I realized that AI and AI ethics are perceived very differently by learners of different backgrounds. This has led me to teach AI using no-code for various different job roles such as product managers, business leaders, marketing leaders, data analysts, lawyers, UX designers, and more.

I have also taught AI to designers at the Elisava School of Design.

What recent or potential breakthroughs in AI are you most excited about?

I came from an operational role in the technology industry – my last role was heading mobile analytics, a $27 billion ecommerce business – so I'm always looking at the excitement of technology.

But I also ground myself – is this going to create jobs, is this viable, is this ethical?

I have seen the transformation of AI over the decades, especially in machine learning and deep learning.

From the current deployments, you can predict a hurricane before it happens. You can predict health data and do precision health.

There's a lot of value in it and it's already available in industry in various forms.

What potential risks or downsides of AI development concern you?

The thing I'm wary about, especially with generative AI and large language models (LLMs) is that people think of AI as chatbots that can give us all the answers and sometimes hallucinate [generate incorrect or misleading information].

But it's bigger than that. We are consuming a lot of energy when we use AI and people don't see that – they just get excited about chatbots. And even when you're talking to chatbots for research it's using energy.

I think that is the area I would be wary of and I would call on my students and innovators out there to figure out how to build AI in a way that is sustainable for Earth and equitable for everyone.

What initiatives or changes would you like to see to encourage more women to enter the field of AI?

We need to create role models for girls out there who can look at women being brilliant in their fields in different parts of the world.

One of the things I do for International Women's Day in March is a YouTube series called Womansplaining.

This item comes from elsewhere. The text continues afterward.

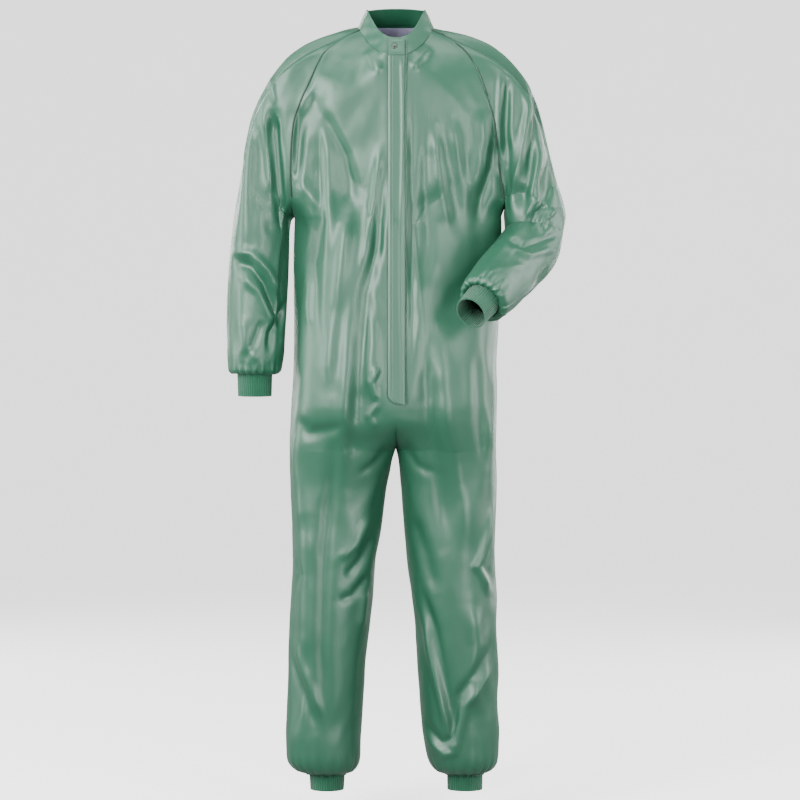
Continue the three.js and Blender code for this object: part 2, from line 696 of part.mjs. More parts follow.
function zipGuard(middle, length) {
  const y = TAPE_FRONT + TAPE_DEPTH + SLIDER_PLATE + 2 * GAP + GUARD_DEPTH / 2;
  return mesh('zip_guard', box(GUARD_WIDTH, GUARD_DEPTH, length, 0, y, middle), satin());
}

// The slider: an H whose two plates lie in front of and behind the teeth, joined by a thin post
// that runs between the two rows.
function zipSlider() {
  const post = TEETH_SPLIT / 2 - GAP;
  const front = SLIDER_FACE;
  const frontInner = front + SLIDER_PLATE;
  const backInner = TAPE_FRONT + TAPE_DEPTH + GAP;
  const back = backInner + SLIDER_PLATE;
  const half = SLIDER_HALF_WIDTH;
  const section = new THREE.Shape([
    [-half, front], [half, front], [half, frontInner], [post, frontInner],
    [post, backInner], [half, backInner], [half, back], [-half, back],
    [-half, backInner], [-post, backInner], [-post, frontInner], [-half, frontInner],
  ].map(([x, y]) => new THREE.Vector2(x, y)));
  const geometry = new THREE.ExtrudeGeometry(section, { depth: SLIDER_LENGTH, bevelEnabled: false });
  geometry.translate(0, 0, SLIDER_TOP - SLIDER_LENGTH);
  return mesh('zip_slider', geometry, steel());
}

// The pull lies flat on the slider's front plate and hangs below it.
function zipPull() {
  const outline = new THREE.Shape();
  const half = PULL_WIDTH / 2;
  outline.moveTo(-half * 0.7, 0);
  outline.lineTo(half * 0.7, 0);
  outline.lineTo(half, -PULL_LENGTH + half);
  outline.absarc(0, -PULL_LENGTH + half, half, 0, -Math.PI, true);
  const options = { depth: PULL_DEPTH, bevelEnabled: false, curveSegments: 10 };
  const geometry = new THREE.ExtrudeGeometry(outline, options);
  geometry.rotateX(Math.PI / 2);
  geometry.translate(0, SLIDER_FACE - GAP, SLIDER_TOP - 2);
  return mesh('zip_pull', geometry, steel());
}

function placket() {
  const group = frontGroup();
  const outline = new THREE.Shape();
  const left = PLACKET_FREE_EDGE;
  const right = PLACKET_FREE_EDGE + PLACKET_WIDTH;
  const round = PLACKET_WIDTH * 0.6;
  outline.moveTo(left, -2);
  outline.lineTo(left, -PLACKET_LENGTH + round);
  outline.absarc(left + round, -PLACKET_LENGTH + round, round, Math.PI, Math.PI * 1.5, false);
  outline.lineTo(right - GAP, -PLACKET_LENGTH);
  outline.lineTo(right - GAP, -2);
  const options = { depth: PLACKET_DEPTH, bevelEnabled: false, curveSegments: 12 };
  const flap = new THREE.ExtrudeGeometry(outline, options);
  flap.rotateX(Math.PI / 2);
  flap.translate(0, -PLACKET_STAND_OFF, 0);
  const baseX = right + GAP + PLACKET_BASE_WIDTH / 2;
  const baseDepth = PLACKET_STAND_OFF - GAP;
  const base = box(
    PLACKET_BASE_WIDTH, baseDepth, PLACKET_LENGTH - 4,
    baseX, -GAP - baseDepth / 2, -2 - PLACKET_LENGTH / 2,
  );
  group.add(mesh('placket_flap', flap, satin()), mesh('placket_base', base, satin()));
  return group;
}

// ---------------------------------------------------------------- collar tab and press stud

// A group that lies in the front of the collar, with +Z up its slope and -Y out of it.
function collarFrontGroup() {
  const group = new THREE.Group();
  group.position.set(0, -FRONT_DEPTH_NECK - SIDE_GAP / 2, NECK_FRONT + COLLAR_SEAT);
  group.rotation.x = -Math.atan(COLLAR_LEAN / COLLAR_HEIGHT);
  return group;
}

function collarTab() {
  const group = collarFrontGroup();
  const right = PLACKET_FREE_EDGE + PLACKET_WIDTH;
  const width = PLACKET_WIDTH - 1;
  const tabInner = -GAP - STUD_HEIGHT - GAP - STUD_HEIGHT - GAP;
  const tabX = right - GAP - width / 2;
  const tabZ = TAB_LIFT + TAB_HEIGHT / 2;
  const baseDepth = -tabInner - GAP;
  group.add(
    mesh('snap_stud', disc(STUD_RADIUS * 0.8, STUD_HEIGHT, STUD_X, -GAP - STUD_HEIGHT / 2, STUD_Z), steel()),
    mesh(
      'snap_socket',
      disc(STUD_RADIUS, STUD_HEIGHT, STUD_X, -2 * GAP - STUD_HEIGHT * 1.5, STUD_Z),
      steel(),
    ),
    mesh('collar_tab', box(width, TAB_DEPTH, TAB_HEIGHT, tabX, tabInner - TAB_DEPTH / 2, tabZ), satin()),
    mesh(
      'snap_cap',
      disc(CAP_RADIUS, CAP_HEIGHT, STUD_X, tabInner - TAB_DEPTH - GAP - CAP_HEIGHT / 2, STUD_Z),
      steel(),
    ),
    mesh(
      'collar_tab_base',
      box(PLACKET_BASE_WIDTH, baseDepth, TAB_HEIGHT, right + GAP + PLACKET_BASE_WIDTH / 2, -GAP - baseDepth / 2, tabZ),
      satin(),
    ),
  );
  return group;
}

// ---------------------------------------------------------------- the whole suit

function body() {
  const group = new THREE.Group();
  for (const [word, side] of [['right', -1], ['left', 1]]) {
    group.add(
      bodyPanel(`front_panel_${word}`, FRONT, side, frontEdge),
      bodyPanel(`back_panel_${word}`, BACK, side, () => GAP),
      raglanPiping(`raglan_piping_front_${word}`, FRONT, side),
      raglanPiping(`raglan_piping_back_${word}`, BACK, side),
    );
  }
  group.add(
    collarBand('collar', 0, FABRIC, 0, COLLAR_HEIGHT, satin()),
    collarBand('collar_lining', -FABRIC - GAP, 1, 1, COLLAR_HEIGHT - 1, satin()),
    backNeckFacing(),
  );
  return group;
}

const suit = new THREE.Group();
suit.add(body(), sleeves(), legs(), zip(), placket(), collarTab());
suit.position.z = -NECK_SIDE;

export default suit;
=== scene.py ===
"""A woven satin coverall with raglan sleeves, a stand collar, a zip under a storm placket and
knitted cuffs, hung as on a wearer whose left arm is bent in front of the hip.

Shapes are worked out in millimetres from the hem of the ankle cuffs, +Z up, the front facing -Y,
and are put in the frame, whose origin is the middle of the neck opening, when a mesh is made."""
import json
import math

import bmesh
import bpy
import numpy as np
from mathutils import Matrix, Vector

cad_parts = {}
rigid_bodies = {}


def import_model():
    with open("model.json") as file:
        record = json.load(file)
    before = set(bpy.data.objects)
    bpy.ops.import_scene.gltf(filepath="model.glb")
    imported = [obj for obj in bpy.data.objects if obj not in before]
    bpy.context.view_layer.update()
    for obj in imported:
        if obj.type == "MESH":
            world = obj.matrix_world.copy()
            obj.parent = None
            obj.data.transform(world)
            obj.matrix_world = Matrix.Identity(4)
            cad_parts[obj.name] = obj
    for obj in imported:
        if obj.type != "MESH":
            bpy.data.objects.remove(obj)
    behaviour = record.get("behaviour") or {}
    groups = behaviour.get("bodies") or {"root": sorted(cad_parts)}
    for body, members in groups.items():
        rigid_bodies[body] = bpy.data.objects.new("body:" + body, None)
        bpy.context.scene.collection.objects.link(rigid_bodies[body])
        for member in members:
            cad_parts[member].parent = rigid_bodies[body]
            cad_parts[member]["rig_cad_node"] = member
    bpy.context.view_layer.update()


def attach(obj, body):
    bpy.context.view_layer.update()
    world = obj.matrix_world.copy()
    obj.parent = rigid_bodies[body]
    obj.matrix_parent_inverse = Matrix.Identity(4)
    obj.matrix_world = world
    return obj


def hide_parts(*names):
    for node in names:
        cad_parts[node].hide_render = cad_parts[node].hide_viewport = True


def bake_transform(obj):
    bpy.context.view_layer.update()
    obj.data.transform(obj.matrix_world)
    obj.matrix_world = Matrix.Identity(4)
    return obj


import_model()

bl_info = {
    "name": "Woven coverall",
    "version": (1, 0, 0),
    "blender": (4, 5, 0),
    "location": "View3D > Sidebar > Coverall",
    "description": "Builds a woven coverall with its cloth, cuffs, zip, placket and collar",
    "category": "Add Mesh",
}

# ------------------------------------------------------------------ the suit's own heights, mm
ANKLE_CUFF = 34
CROTCH = 684
CROTCH_ARCH = 70
MID_THIGH = 548
UNDERARM = 1140
NECK_FRONT = 1470
NECK_SIDE = 1522
NECK_BACK = 1530
LEG_HEM = 33
LEG_DRAW = 84
ANKLE_X = 138.5
ANKLE_RADIUS = 35

BODY_WIDTH = 203
NECK_WIDTH = 72
SECTION_POWER = 2.2
FRONT_DEPTH_NECK = 92.45
FRONT_TILT = math.atan(46 / 646)
FRONT_EDGE = 4.8
ZIP_TOP_ROOM = 12
ZIP_LENGTH = 664
ZIP_BOTTOM = NECK_FRONT - ZIP_TOP_ROOM - ZIP_LENGTH
PLACKET_FREE_EDGE = -15
PLACKET_WIDTH = 33
PLACKET_LENGTH = 688
PLACKET_SEWN_EDGE = PLACKET_FREE_EDGE + PLACKET_WIDTH - 0.4
PLACKET_STAND_OFF = 6
COLLAR_HEIGHT = 32
COLLAR_LEAN = 16
COLLAR_SEAT = 2
COLLAR_SPLIT = 8
COLLAR_MIDDLE = -12.0
COLLAR_TILT = math.atan(COLLAR_LEAN / COLLAR_HEIGHT)
SNAP_UP = 13.5
SNAP_X = -3.0
SNAP_SIDES = 40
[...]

I ask for two-minute videos from women explaining a topic that they are expert on.

I use this to kick off a bigger project that I work on with a colleague of mine, Roxy Stimpson, for World IoT Day on 9 April. This is our eighth year hosting IoTWoman with a 24-hour live stream with a lineup of 24 global women over 24 hours covering a variety of technology and leadership topics.

We showcase brilliant women and teach our base of innovators about the latest and greatest in AI, autonomous vehicles, data, the IoT, ethics, and other interesting topics.

What advice would you give to young women considering a career in AI?

I feel very hopeful that we are living in great times. There is a lot of evil that a technology can be put to. But we have individual power.

Unlike any other technology, AI is not like some kind of technology somebody could build to hurt the world.

AI is built using data, and that data is you and me. My face is data for facial recognition, my voice is data for voice recognition. My shopping behavior, my interests... all that is data by which the AI is trained.

So, every time we interact with AI, be it on our phones, on a search engine, or on any kind of product that we use, we are the data.

Data is the only language that AI understands so we can communicate with AI and understand what it is doing.
So you can get involved in building AI. You can learn AI, whatever your job role is.

Whatever your vocation or your interests, you have a role to play. You can bring your perspective, so maybe that perspective is missing, and you can bring that into building AI.

That's how I feel hopeful that all of us can contribute to making AI work for us and move it towards the AI for good angle instead of the bias and burning the earth angle.

AI is one of those fundamental technologies that is changing the way we learn and teach, the music we listen to, the way we live our lives, and the way we socialize and communicate with each other.

Even our identities – who we are – are being shaped by AI, so we need to get involved and build AI to build the world the way we want it to be for all of us.